4.  **Training**: Train the model on the spectrogram data.
5.  **Evaluation**: Evaluate the model's performance on a validation set.

In [None]:
import os
import json
import librosa
import librosa.display
import numpy as np
import matplotlib.pyplot as plt
from tqdm import tqdm
import torch
import torch.nn as nn
from torch.utils.data import DataLoader, Dataset
from sklearn.model_selection import train_test_split

# Import our custom CNN model
from model.cnn_model import GenreCNN

## 1. Data Preprocessing: From Audio to Spectrogram

We will process the raw `.wav` files from the GTZAN dataset. For each 30-second audio clip, we'll generate a Mel-spectrogram, which is a visual representation suitable for a CNN.

**Important:** Update the `DATASET_PATH` to the location of your GTZAN dataset's `genres_original` folder.

In [None]:
DATASET_PATH = "path/to/your/genres_original" # <--- IMPORTANT: CHANGE THIS
JSON_PATH = "data.json"
SAMPLE_RATE = 22050
DURATION = 30 # seconds
SAMPLES_PER_TRACK = SAMPLE_RATE * DURATION

def save_mel_spectrograms(dataset_path, json_path, n_mels=128, n_fft=2048, hop_length=512):
    data = {
        "mappings": [],
        "labels": [],
        "mel_spectrograms": []
    }

    num_samples_per_segment = int(SAMPLES_PER_TRACK / 10) # 10 segments per track

    for i, (dirpath, _, filenames) in enumerate(os.walk(dataset_path)):
        if dirpath is not dataset_path:
            # Save the genre label
            genre_label = os.path.basename(dirpath)
            data["mappings"].append(genre_label)
            print(f"\nProcessing: {genre_label}")

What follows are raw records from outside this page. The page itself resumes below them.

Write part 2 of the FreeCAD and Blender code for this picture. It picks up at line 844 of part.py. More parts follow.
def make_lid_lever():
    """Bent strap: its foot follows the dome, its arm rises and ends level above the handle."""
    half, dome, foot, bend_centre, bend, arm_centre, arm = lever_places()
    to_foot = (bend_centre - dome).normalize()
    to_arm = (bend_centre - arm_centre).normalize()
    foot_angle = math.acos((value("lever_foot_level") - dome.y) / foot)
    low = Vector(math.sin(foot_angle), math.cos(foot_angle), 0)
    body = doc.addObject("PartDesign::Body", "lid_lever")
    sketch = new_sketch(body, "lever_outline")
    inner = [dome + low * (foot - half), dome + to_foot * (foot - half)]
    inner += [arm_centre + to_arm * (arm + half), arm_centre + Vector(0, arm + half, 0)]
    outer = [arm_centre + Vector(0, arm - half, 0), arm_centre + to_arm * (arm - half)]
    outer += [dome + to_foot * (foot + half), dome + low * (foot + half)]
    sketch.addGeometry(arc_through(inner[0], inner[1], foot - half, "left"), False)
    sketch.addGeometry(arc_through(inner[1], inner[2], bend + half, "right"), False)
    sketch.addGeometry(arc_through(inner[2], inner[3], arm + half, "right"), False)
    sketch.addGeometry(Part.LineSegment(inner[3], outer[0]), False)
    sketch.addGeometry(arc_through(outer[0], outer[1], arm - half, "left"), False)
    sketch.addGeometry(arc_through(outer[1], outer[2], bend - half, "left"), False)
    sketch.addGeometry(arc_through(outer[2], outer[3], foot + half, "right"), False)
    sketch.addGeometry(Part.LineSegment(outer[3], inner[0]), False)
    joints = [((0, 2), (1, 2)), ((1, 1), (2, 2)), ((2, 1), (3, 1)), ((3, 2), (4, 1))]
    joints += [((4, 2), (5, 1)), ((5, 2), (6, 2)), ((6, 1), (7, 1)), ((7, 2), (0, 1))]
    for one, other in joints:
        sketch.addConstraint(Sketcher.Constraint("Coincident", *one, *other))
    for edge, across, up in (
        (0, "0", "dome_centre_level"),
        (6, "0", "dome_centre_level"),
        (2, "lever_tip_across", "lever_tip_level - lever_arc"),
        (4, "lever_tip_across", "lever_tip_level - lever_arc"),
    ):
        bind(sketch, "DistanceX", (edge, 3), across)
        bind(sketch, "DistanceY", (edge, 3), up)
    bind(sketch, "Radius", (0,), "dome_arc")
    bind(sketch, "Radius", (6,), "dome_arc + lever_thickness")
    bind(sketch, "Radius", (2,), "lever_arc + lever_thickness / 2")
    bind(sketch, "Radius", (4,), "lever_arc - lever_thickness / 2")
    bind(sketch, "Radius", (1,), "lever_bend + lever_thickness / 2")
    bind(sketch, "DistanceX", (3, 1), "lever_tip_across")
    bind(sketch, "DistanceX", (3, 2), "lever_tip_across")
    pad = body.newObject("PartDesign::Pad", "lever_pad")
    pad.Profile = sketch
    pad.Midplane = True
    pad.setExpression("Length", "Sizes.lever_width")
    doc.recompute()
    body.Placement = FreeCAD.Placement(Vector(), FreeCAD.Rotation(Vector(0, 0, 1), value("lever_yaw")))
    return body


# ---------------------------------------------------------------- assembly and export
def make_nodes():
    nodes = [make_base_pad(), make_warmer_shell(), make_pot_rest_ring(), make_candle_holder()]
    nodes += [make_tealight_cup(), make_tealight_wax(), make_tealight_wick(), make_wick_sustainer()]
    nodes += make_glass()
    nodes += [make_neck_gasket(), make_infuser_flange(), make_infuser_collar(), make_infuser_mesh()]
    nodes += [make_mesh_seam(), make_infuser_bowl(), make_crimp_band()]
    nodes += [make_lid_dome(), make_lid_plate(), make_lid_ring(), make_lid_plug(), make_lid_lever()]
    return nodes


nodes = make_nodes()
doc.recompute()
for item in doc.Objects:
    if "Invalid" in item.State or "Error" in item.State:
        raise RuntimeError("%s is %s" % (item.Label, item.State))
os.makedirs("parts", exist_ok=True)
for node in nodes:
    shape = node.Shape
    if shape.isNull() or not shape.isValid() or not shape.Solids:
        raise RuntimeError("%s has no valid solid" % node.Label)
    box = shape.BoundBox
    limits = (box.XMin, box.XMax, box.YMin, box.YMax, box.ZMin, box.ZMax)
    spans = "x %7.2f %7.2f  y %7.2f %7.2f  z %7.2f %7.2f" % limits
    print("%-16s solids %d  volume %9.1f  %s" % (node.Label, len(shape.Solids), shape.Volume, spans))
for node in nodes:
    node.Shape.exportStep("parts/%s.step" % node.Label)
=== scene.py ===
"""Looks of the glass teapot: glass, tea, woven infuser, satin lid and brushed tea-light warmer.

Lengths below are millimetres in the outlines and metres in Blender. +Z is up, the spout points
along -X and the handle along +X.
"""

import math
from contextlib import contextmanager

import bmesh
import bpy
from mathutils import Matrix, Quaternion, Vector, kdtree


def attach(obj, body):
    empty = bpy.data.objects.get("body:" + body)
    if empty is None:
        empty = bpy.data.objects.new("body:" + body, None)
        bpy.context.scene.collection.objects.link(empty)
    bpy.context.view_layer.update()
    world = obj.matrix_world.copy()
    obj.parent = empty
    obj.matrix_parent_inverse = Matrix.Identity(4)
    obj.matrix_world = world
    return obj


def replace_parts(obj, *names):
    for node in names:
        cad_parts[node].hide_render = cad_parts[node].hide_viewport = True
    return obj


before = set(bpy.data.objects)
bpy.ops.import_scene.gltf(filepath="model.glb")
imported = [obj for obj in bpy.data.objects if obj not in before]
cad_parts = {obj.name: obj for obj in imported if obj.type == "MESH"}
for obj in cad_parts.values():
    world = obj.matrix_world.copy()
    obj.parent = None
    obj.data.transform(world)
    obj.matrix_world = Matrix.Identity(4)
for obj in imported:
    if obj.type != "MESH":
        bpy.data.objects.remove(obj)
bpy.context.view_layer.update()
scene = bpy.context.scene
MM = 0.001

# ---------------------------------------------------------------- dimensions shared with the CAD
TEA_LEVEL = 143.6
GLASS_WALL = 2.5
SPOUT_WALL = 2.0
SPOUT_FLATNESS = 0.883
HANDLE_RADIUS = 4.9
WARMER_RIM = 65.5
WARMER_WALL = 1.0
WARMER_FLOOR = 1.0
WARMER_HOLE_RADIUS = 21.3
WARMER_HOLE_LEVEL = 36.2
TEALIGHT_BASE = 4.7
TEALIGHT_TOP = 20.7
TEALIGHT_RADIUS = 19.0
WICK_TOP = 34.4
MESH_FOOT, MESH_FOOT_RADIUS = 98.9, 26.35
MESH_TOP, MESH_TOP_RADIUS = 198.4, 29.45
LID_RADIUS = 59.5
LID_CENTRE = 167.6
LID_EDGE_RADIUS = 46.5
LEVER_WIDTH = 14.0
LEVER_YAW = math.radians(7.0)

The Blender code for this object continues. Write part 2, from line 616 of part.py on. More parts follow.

            # Process all audio files in the genre sub-folder
            for f in tqdm(filenames):
                file_path = os.path.join(dirpath, f)
                try:
                    signal, sr = librosa.load(file_path, sr=SAMPLE_RATE)

                    # Process segments of the audio file
                    for s in range(10):
                        start_sample = num_samples_per_segment * s
                        finish_sample = start_sample + num_samples_per_segment

                        # Generate Mel-spectrogram
                        mel_spec = librosa.feature.melspectrogram(
                            y=signal[start_sample:finish_sample],
                            sr=sr,
                            n_fft=n_fft,
                            n_mels=n_mels,
                            hop_length=hop_length
                        )
                        log_mel_spec = librosa.power_to_db(mel_spec)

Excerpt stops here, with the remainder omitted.